───── RECORDED INFORMATION
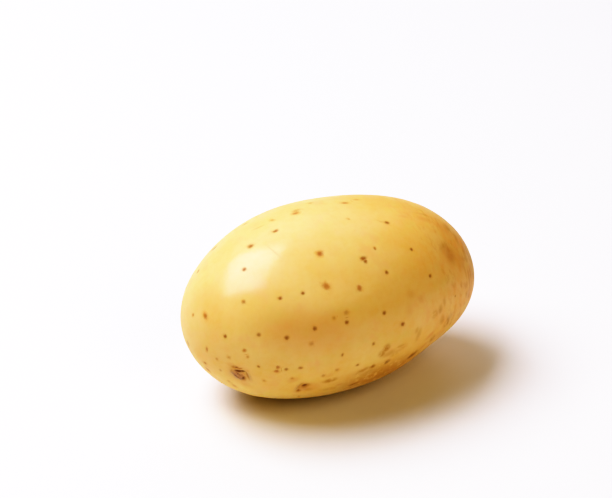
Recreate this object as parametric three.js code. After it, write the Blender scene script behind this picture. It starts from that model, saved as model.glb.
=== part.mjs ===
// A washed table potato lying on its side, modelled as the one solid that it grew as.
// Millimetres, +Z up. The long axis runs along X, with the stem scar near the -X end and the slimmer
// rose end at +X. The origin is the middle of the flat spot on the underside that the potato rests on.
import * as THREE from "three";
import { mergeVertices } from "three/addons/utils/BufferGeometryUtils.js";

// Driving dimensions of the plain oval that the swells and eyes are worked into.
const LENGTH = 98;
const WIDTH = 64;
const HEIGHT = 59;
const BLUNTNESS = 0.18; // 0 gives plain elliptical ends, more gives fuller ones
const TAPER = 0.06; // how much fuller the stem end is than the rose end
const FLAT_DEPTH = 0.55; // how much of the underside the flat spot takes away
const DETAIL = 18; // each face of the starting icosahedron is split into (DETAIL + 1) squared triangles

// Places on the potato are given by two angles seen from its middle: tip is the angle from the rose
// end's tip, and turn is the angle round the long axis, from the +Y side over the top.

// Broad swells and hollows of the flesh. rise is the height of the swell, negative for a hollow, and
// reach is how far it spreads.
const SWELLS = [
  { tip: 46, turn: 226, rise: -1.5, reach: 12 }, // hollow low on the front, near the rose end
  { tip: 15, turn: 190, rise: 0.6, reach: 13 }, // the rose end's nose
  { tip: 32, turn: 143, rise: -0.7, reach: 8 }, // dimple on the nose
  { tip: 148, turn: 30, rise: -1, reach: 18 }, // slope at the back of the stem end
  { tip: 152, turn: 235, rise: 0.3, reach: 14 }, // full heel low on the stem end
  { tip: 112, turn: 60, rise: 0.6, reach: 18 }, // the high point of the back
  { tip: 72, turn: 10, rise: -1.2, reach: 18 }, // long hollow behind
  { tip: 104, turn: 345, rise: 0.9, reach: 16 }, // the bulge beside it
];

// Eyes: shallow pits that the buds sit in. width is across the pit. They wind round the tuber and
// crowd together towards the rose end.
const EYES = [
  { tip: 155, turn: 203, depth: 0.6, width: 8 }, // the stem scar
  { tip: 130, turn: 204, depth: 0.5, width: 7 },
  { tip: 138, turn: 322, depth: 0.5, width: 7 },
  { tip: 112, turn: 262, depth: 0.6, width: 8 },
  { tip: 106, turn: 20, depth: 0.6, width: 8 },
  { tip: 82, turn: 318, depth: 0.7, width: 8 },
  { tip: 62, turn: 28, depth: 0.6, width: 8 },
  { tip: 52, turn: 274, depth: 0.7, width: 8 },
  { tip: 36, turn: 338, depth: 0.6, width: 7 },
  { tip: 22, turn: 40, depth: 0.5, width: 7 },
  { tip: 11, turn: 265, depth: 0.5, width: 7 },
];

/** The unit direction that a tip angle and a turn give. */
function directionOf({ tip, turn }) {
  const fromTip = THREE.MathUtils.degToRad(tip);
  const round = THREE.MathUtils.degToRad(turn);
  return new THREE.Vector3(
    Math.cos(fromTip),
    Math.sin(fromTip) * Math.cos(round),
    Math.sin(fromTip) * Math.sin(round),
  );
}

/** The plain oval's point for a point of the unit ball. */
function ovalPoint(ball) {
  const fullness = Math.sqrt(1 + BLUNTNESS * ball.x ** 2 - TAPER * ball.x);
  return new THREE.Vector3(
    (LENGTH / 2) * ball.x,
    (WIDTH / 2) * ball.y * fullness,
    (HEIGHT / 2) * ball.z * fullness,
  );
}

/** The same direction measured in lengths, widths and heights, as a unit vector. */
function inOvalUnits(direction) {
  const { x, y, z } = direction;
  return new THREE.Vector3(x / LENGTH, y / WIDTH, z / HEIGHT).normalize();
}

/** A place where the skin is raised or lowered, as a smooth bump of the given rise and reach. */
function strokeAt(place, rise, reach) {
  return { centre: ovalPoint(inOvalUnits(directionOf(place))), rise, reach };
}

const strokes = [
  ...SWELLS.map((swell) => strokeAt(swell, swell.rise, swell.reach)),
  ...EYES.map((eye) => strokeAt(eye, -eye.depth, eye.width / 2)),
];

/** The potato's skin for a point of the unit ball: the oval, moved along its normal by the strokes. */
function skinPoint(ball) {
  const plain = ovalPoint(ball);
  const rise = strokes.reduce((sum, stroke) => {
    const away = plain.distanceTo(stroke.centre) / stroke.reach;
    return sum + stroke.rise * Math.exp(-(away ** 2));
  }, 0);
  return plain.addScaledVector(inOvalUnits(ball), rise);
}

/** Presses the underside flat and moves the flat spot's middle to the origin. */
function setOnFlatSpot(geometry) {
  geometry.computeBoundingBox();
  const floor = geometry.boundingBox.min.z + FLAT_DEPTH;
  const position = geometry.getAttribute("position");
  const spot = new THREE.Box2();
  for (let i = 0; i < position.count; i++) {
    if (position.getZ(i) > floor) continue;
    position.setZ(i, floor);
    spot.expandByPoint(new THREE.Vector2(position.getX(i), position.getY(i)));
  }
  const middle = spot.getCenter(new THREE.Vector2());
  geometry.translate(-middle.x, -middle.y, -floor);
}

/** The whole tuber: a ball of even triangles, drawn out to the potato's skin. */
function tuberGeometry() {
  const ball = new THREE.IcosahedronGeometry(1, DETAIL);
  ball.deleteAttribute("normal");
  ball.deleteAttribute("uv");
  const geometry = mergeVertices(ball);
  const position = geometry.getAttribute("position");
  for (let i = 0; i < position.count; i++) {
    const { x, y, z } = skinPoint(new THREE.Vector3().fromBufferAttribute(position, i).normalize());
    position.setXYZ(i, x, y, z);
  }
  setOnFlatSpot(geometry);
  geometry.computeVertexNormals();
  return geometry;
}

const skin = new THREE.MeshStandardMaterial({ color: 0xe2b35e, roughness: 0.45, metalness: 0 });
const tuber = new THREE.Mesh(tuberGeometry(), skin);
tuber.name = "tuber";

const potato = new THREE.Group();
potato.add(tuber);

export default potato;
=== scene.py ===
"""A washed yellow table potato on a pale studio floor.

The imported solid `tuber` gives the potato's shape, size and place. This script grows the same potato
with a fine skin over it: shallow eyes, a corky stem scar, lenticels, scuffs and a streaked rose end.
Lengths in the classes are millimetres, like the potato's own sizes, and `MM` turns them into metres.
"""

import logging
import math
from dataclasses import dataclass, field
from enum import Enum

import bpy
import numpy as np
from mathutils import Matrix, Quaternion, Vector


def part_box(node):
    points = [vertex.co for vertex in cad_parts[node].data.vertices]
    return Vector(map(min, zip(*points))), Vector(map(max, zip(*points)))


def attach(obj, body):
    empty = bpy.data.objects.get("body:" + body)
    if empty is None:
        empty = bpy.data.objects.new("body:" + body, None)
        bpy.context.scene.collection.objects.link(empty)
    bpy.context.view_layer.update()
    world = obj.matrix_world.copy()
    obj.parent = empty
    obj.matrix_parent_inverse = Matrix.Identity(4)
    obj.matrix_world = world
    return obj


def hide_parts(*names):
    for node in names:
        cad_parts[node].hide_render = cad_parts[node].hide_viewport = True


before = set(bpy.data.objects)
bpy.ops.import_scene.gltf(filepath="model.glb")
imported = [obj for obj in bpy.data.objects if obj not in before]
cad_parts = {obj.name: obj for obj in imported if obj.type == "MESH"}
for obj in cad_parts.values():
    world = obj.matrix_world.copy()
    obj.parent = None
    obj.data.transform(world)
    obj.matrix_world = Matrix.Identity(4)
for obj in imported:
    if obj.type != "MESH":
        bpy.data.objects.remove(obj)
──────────
**YOUR INSTRUCTIONS**
Quote the data above verbatim from its first line to the line that includes "const DETAIL = 18;", with both boundary lines retained.

**RESULT FOR THIS TASK**
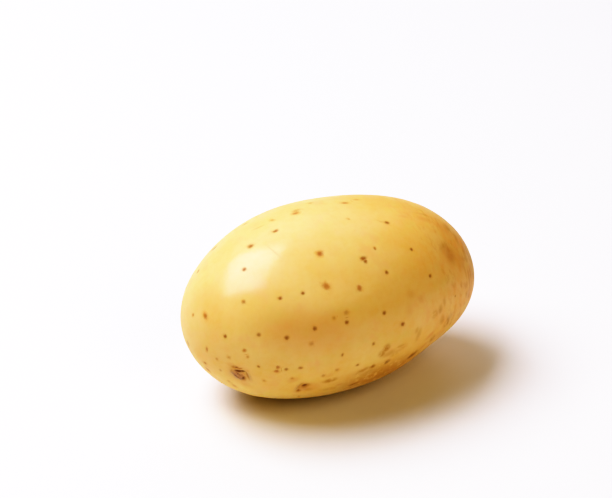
Recreate this object as parametric three.js code. After it, write the Blender scene script behind this picture. It starts from that model, saved as model.glb.
=== part.mjs ===
// A washed table potato lying on its side, modelled as the one solid that it grew as.
// Millimetres, +Z up. The long axis runs along X, with the stem scar near the -X end and the slimmer
// rose end at +X. The origin is the middle of the flat spot on the underside that the potato rests on.
import * as THREE from "three";
import { mergeVertices } from "three/addons/utils/BufferGeometryUtils.js";

// Driving dimensions of the plain oval that the swells and eyes are worked into.
const LENGTH = 98;
const WIDTH = 64;
const HEIGHT = 59;
const BLUNTNESS = 0.18; // 0 gives plain elliptical ends, more gives fuller ones
const TAPER = 0.06; // how much fuller the stem end is than the rose end
const FLAT_DEPTH = 0.55; // how much of the underside the flat spot takes away
const DETAIL = 18; // each face of the starting icosahedron is split into (DETAIL + 1) squared triangles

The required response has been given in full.